One fan who has seen the letter told i it made clear the protest was not aimed at the players, that they thought they were doing a fantastic job, that they are young and talented and the fans are behind them. But that it was about making sure the club has a future – one they want the players to be part of.
“People are tired of this,” Parker says. “The manager. These players are playing under a black cloud consistently. They know if they win a league game the points might get taken away.”
Leaning on the academy, Reading have the youngest starting XI in League One this season, with an average age of 22.4.
“A lot of them are cutting their teeth as professionals and they’ve been thrown into this car crash,” Parker says. “There are promising signs on the pitch, they are a bit naive but there are green shoots.

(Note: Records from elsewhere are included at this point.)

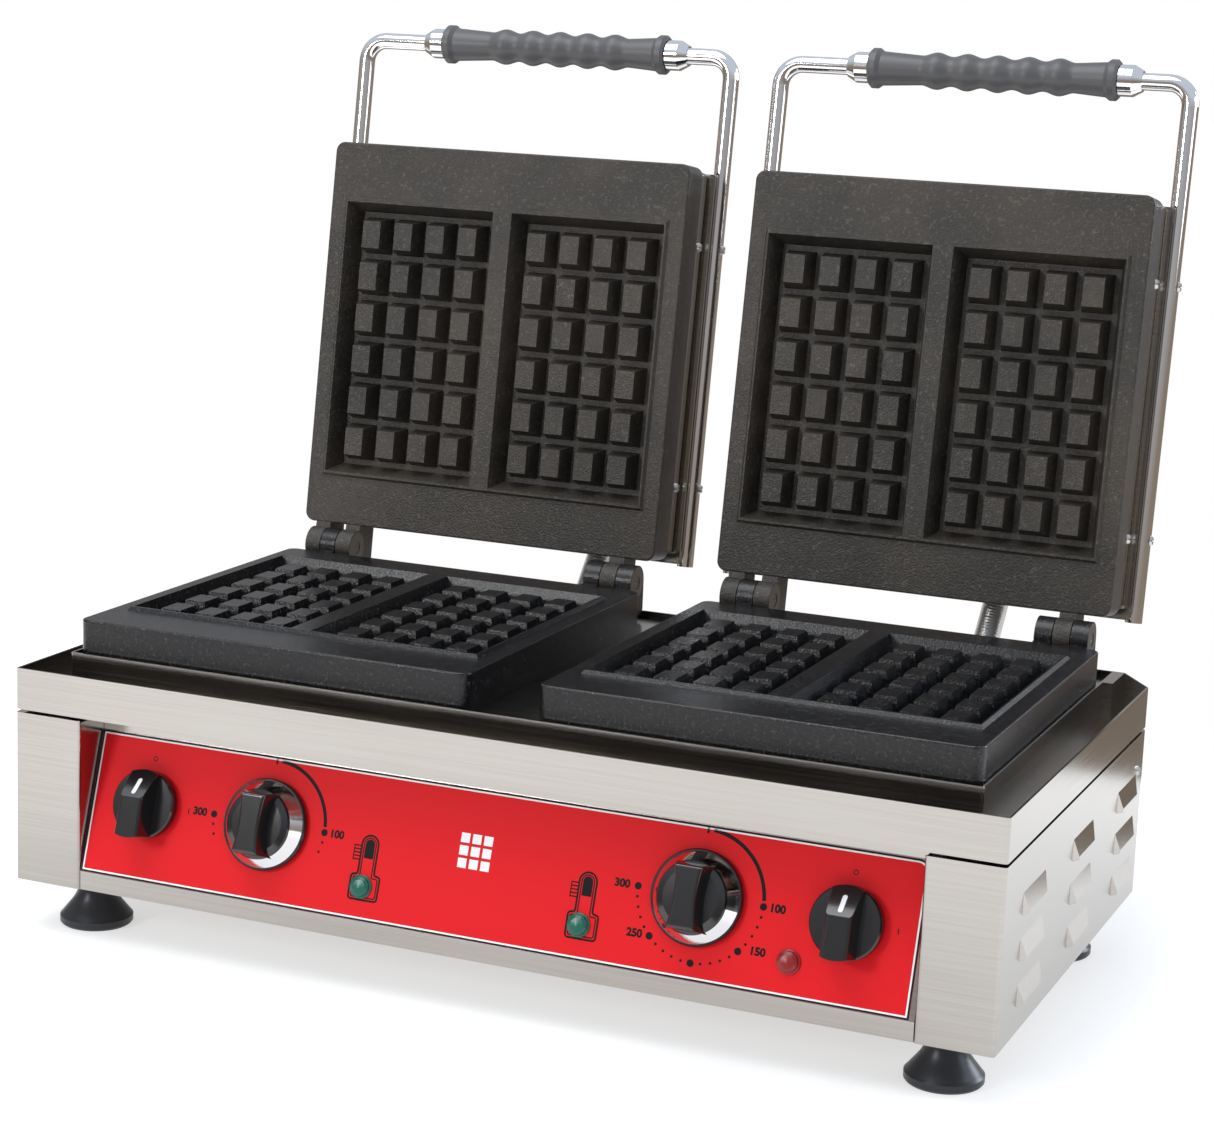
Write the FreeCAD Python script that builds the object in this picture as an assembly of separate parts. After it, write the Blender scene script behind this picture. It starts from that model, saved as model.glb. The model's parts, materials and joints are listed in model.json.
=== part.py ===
"""Double waffle maker: two hinged pairs of cast iron plates on one stainless base.

Frame: millimetres, +Z up, +X to the user's right, the user stands at -Y.
The origin is on the table, under the middle of the bounding box of the object
with both lids open.  Lids are modelled closed and then swung open about their
hinges, so that a closed lid meets its lower plate exactly.
"""
import FreeCAD, Part
import math
import os

V = FreeCAD.Vector
AXIS_X, AXIS_Y, AXIS_Z = V(1, 0, 0), V(0, 1, 0), V(0, 0, 1)
os.makedirs("parts", exist_ok=True)

# ---- driving dimensions -------------------------------------------------------
WIDTH, DEPTH = 566.0, 298.0             # outside of the base, seen from above
FRONT_Y = -187.4                        # front face of the base
REAR_Y = FRONT_Y + DEPTH
SHEET = 1.2                             # stainless sheet of tray and body
FOOT_H = 28.5                           # floor to the underside of the body
BODY_TOP = 125.0
TRAY_TOP = 150.0
TRAY_H = 23.2
MOAT_DEPTH = 17.0                       # tray rim down to the drip channel floor
MOAT_W = 20.3                           # width of the drip channel
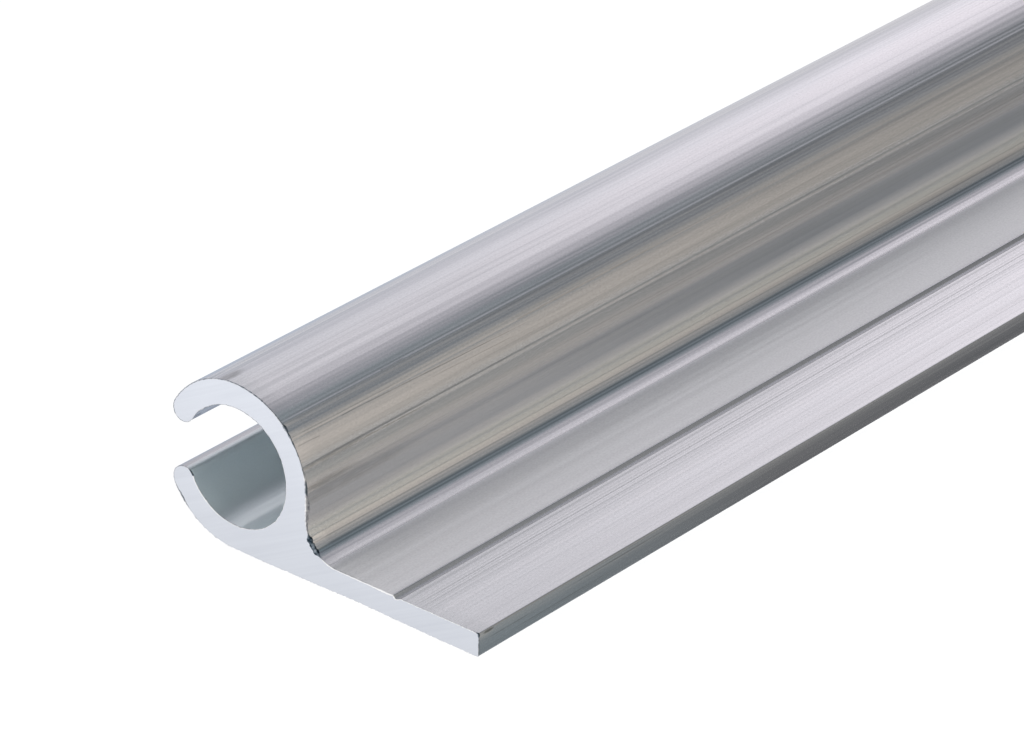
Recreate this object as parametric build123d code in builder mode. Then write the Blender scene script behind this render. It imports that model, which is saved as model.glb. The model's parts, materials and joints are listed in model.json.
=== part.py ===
from build123d import *

import os
from math import sqrt

# Keder rail: one aluminium extrusion, sawn square at both ends.
# A C-shaped channel holds the welt cord of an awning or a tarpaulin. The flange
# runs off the foot of the channel and is screwed down through its drilling groove.
#
# Millimetres. The origin is the centre of the channel's bore at one sawn end,
# +X runs across the flange to its free edge, +Y along the rail and +Z upwards.

# Channel
bore_diameter = 8.0      # takes a 7 to 7.5 mm welt cord
back_wall = 1.55         # between the bore and the flange side
lip_wall = 1.75          # at the lips, the thick side of the ring
mouth_width = 3.2        # slot between the two lips, where the cloth comes out

# Flange
flange_reach = 19.05     # bore centre to free edge
root_thickness = 1.65    # between the fillet and the groove
edge_thickness = 1.6     # between the groove and the free edge
web_fillet = 2.5         # inner corner between channel and flange
edge_rounding = 0.1      # both corners of the free edge

# Drilling groove, an uneven V along the flange: steep towards the channel, at 45
# degrees, and gentle towards the free edge
groove_position = 12.65  # bore centre to the bottom of the V
groove_depth = 0.15      # below the top of the flange's outer strip
groove_run = 0.4         # from the bottom out to the outer strip

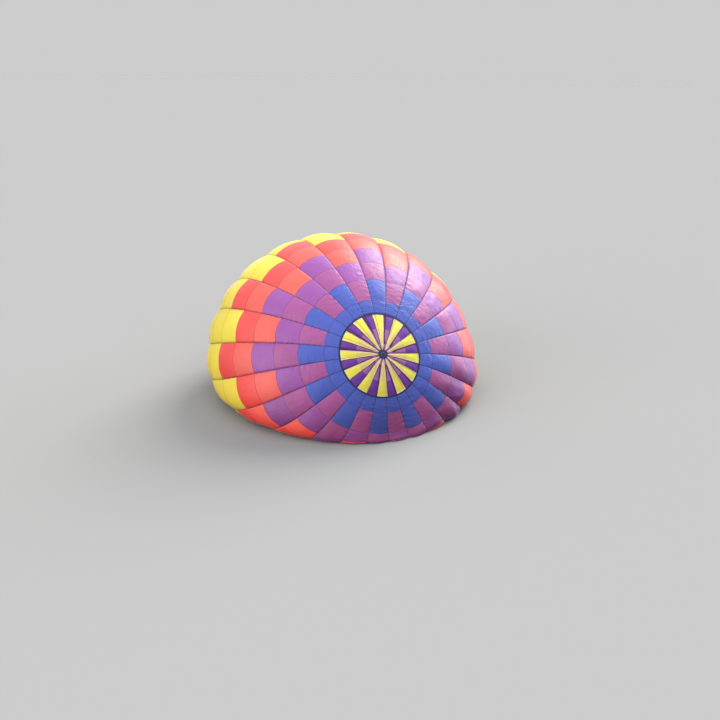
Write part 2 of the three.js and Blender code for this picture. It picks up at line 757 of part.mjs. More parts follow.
for (const [name, up] of [['lower', -1], ['upper', 1]]) {
  addPiece(`burner_can_${name}`, canGeometry(up), steel);
  addPiece(`burner_coil_${name}`, coilGeometry(up), steel);
}

export default balloon;
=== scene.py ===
"""Looks of a hot air balloon that lies on its side, part filled with cold air.

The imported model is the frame. The cloth with its tapes and seams, the parachute valve,
the rigging, the burner and the basket are made round it, in metres, +Z up, with the
crown at +X and the basket at -X.
"""

from __future__ import annotations

import json
import logging
import math
from contextlib import contextmanager
from dataclasses import dataclass, field
from enum import Enum
from typing import Callable, Iterator, Sequence

import bmesh
import bpy
import numpy as np
from mathutils import Matrix, Quaternion, Vector

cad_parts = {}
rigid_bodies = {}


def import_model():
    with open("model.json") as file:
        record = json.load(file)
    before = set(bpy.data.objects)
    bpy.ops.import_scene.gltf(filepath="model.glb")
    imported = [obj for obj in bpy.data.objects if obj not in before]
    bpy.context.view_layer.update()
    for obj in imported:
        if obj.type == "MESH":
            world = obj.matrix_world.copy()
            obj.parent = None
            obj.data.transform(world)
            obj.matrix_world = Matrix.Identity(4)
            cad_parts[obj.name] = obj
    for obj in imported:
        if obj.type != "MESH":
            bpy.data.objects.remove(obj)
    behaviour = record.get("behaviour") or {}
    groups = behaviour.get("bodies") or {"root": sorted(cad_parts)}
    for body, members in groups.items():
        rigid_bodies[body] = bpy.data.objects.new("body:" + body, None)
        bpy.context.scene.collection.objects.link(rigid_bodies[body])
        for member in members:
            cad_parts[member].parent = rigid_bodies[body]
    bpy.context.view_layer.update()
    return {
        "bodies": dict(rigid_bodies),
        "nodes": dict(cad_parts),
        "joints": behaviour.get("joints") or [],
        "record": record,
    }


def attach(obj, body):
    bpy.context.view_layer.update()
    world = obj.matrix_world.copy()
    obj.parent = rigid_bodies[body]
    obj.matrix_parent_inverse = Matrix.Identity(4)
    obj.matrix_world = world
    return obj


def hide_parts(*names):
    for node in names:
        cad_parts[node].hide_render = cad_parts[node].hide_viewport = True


LOG = logging.getLogger("balloon")
TURN = 2 * math.pi
AHEAD = Vector((1, 0, 0))
UP = Vector((0, 0, 1))

Color = tuple[float, float, float]
Object = bpy.types.Object
Material = bpy.types.Material
Socket = bpy.types.NodeSocket
Coat = dict[str, object]


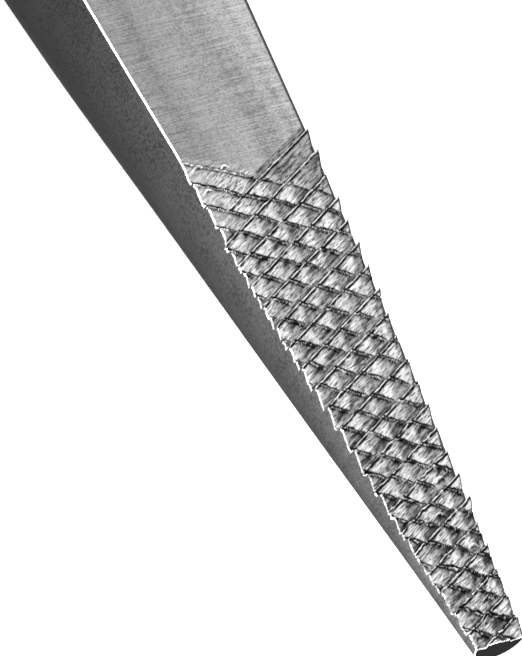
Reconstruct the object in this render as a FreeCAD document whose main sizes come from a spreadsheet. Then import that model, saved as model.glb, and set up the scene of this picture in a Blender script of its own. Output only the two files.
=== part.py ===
"""Half-round wood rasp: toothed steel blade with an integral tang, in a turned wooden handle.

Working frame of every sub-part: X runs along the tool towards the tip, Z is the outward side
of the flat toothed face, and x = 0 is the front face of the ferrule on the handle's axis.
The placements then move the tool so that its origin is the bottom centre of its box.
"""
import FreeCAD
import Part
import math
import os
import Sketcher
from FreeCAD import Vector

# Driving dimensions, in millimetres and degrees.
SIZES = {
    # blade, measured back from its blunt tip
    "toothed_length": 50.0,
    "plain_length": 36.0,
    "heel_length": 8.0,
    "shoulder_length": 8.0,
    "shoulder_gap": 1.5,
    "face_height": 6.9,
    # blade sections: width of the flat face, and depth of the round back under it
    "tip_width": 4.6,
    "tip_depth": 2.7,
    "mid_tooth_width": 8.9,
    "mid_tooth_depth": 6.8,
    "tooth_end_width": 12.35,
    "tooth_end_depth": 11.0,
    "mid_plain_width": 14.6,
    "mid_plain_depth": 14.0,
    "heel_width": 16.4,
    "heel_depth": 16.0,
    "neck_width": 9.6,
    "neck_depth": 8.4,
    # teeth: two crossing rows of saw-tooth cuts
    "tooth_pitch": 2.2,
    "cut_angle": 27.0,
    "first_cut_depth": 0.5,
    "second_cut_depth": 0.65,
    "tooth_land": 0.12,
    # tang
    "tang_length": 62.0,
    "tang_root_width": 7.0,
    "tang_root_height": 5.6,
    "tang_tip_width": 3.2,
    "tang_tip_height": 2.6,
    "tang_clearance": 0.1,
    # ferrule and its brads
    "ferrule_length": 17.0,
    "ferrule_diameter": 20.0,
    "ferrule_wall": 1.0,
    "ferrule_clearance": 0.05,
    "lip_hole_diameter": 12.0,
    "brad_diameter": 1.6,
    "brad_length": 4.5,
    "brad_head_diameter": 2.8,
    "brad_head_height": 0.6,
    "brad_setback": 11.5,
    "brad_clearance": 0.05,
    # handle
    "handle_length": 118.0,
    "collar_step": 0.8,
    "belly_bend_radius": 100.0,
    "belly_end_setback": 62.0,
    "belly_end_diameter": 27.2,
    "butt_start_setback": 86.0,
    "butt_start_diameter": 26.8,
    "end_face_diameter": 12.0,
    "flat_thickness": 24.0,
    "hang_hole_diameter": 6.0,
    "hang_hole_setback": 14.0,
    "hang_hole_chamfer": 0.8,
}

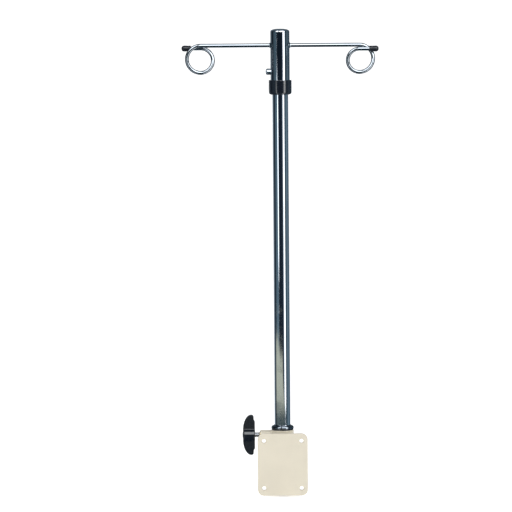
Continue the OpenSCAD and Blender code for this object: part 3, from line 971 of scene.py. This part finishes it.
def build_lights():
    """Two large soft boxes that shape the matt pieces. Reflections take their light from the room."""
    centre = (cad_box[0] + cad_box[1]) / 2
    boxes = (("key", (1.3, -1.5, 1.7), 1.2, 16.0), ("fill", (-1.7, -0.9, 0.8), 1.4, 5.0))
    for name, offset, size, power in boxes:
        light = bpy.data.lights.new(name, "AREA")
        light.shape = "SQUARE"
        light.size = size
        light.energy = power
        lamp = add_object(name, light)
        lamp.location = centre + Vector(offset)
        lamp.rotation_euler = (-Vector(offset)).to_track_quat("-Z", "Y").to_euler()
        lamp.visible_glossy = False


def build_floor():
    """A plain pale floor just under the part, too wide for its edge to be seen."""
    drop = 3 * MM
    half_width = 60.0
    bm = bmesh.new()
    bmesh.ops.create_grid(bm, x_segments=1, y_segments=1, size=half_width)
    floor = add_object("floor", to_mesh("floor", bm))
    floor.location = (0, 0, cad_box[0].z - drop)
    floor.visible_glossy = False
    floor.data.materials.append(pale_floor("pale_floor"))


def build_camera():
    """A long lens square to the hook rod and a little above the head, with the pole near upright in frame."""
    distance = 6.5
    eye_height = 0.84
    yaw, pitch, roll = math.radians(0.3575), math.radians(4.47), math.radians(-0.4287)
    camera = add_object("camera", bpy.data.cameras.new("camera"))
    camera.data.lens = 286.4
    camera.data.sensor_width = 36.0
    camera.data.clip_end = 200
    camera.location = AXIS + Vector((0, -distance, eye_height))
    camera.rotation_mode = "QUATERNION"
    pan = Matrix.Rotation(yaw, 4, "Z")
    tilt = Matrix.Rotation(math.pi / 2 - pitch, 4, "X")
    camera.rotation_quaternion = (pan @ tilt @ Matrix.Rotation(roll, 4, "Z")).to_quaternion()
    bpy.context.scene.camera = camera


finish_cad_nodes()
build_pole()
build_flange()
build_foot_plug()
build_inner_tube()
build_spring()
build_sleeve()
build_dome()
build_collar()
build_hook_rod()
build_tips()
build_welds()
build_button()
build_screw()
build_knob()
build_bracket()
build_liner()
build_socket_cap()
build_world()
build_lights()
build_floor()
build_camera()
bpy.context.scene.view_settings.view_transform = "Standard"
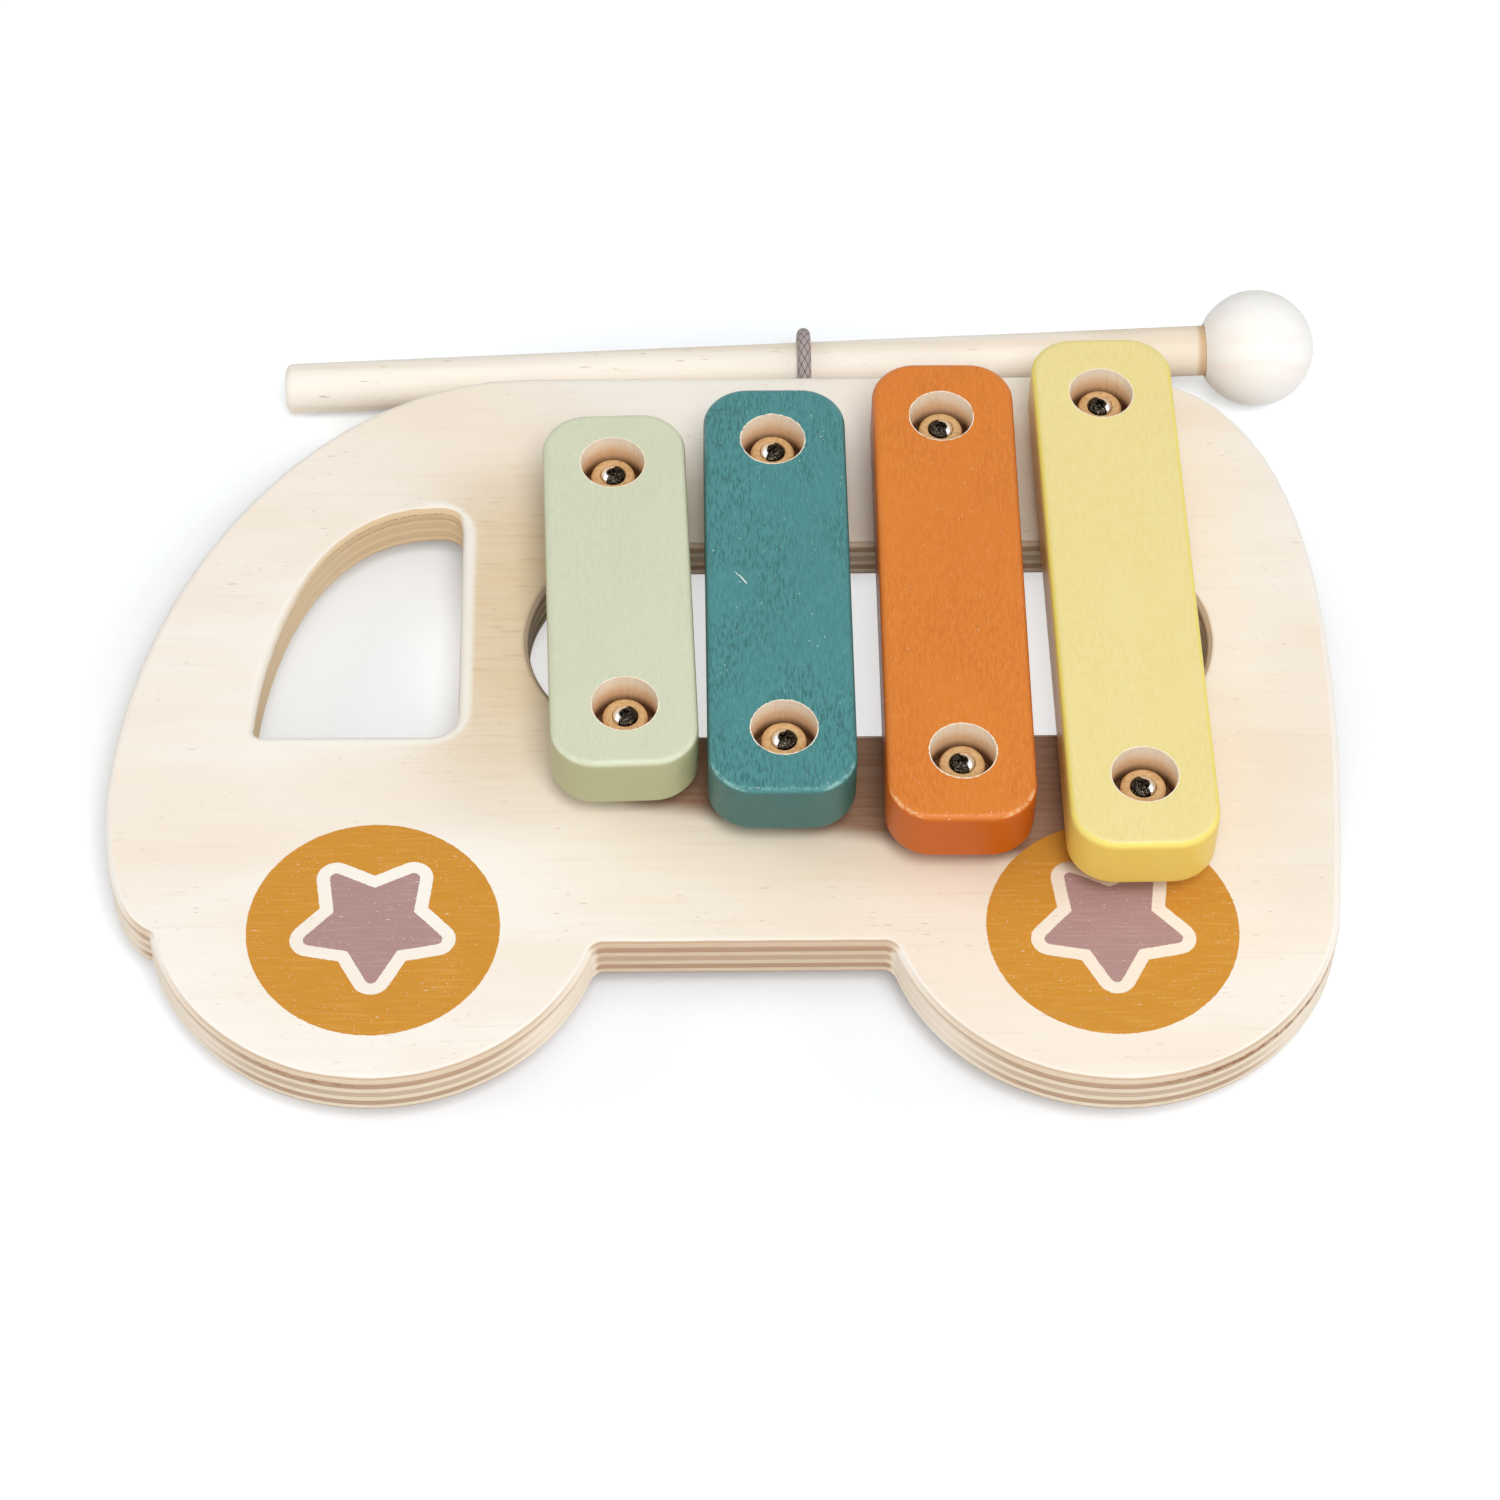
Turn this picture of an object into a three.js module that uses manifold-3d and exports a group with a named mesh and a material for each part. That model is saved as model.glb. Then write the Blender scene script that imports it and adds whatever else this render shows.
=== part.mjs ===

But we are staring down the barrel of relegation.”
So they will take to the streets of Reading again, 40 years after the last time, meeting at Blue Collar Street Food on Hosier Street at midday before hosting Portsmouth and marching the two miles to the stadium.
Thousands are expected to attend on 28 October. Much has changed, but also, as Ennis says, a great deal remains the same. The hand-printed leaflets have been replaced by social media posts and WhatsApp campaigns, but the anger and passion are equally as strong. They are still, at the heart of it all, protesting against rich businessmen ruining football clubs.
Reading was saved from an existential crisis once before. They retain hope it can be saved again.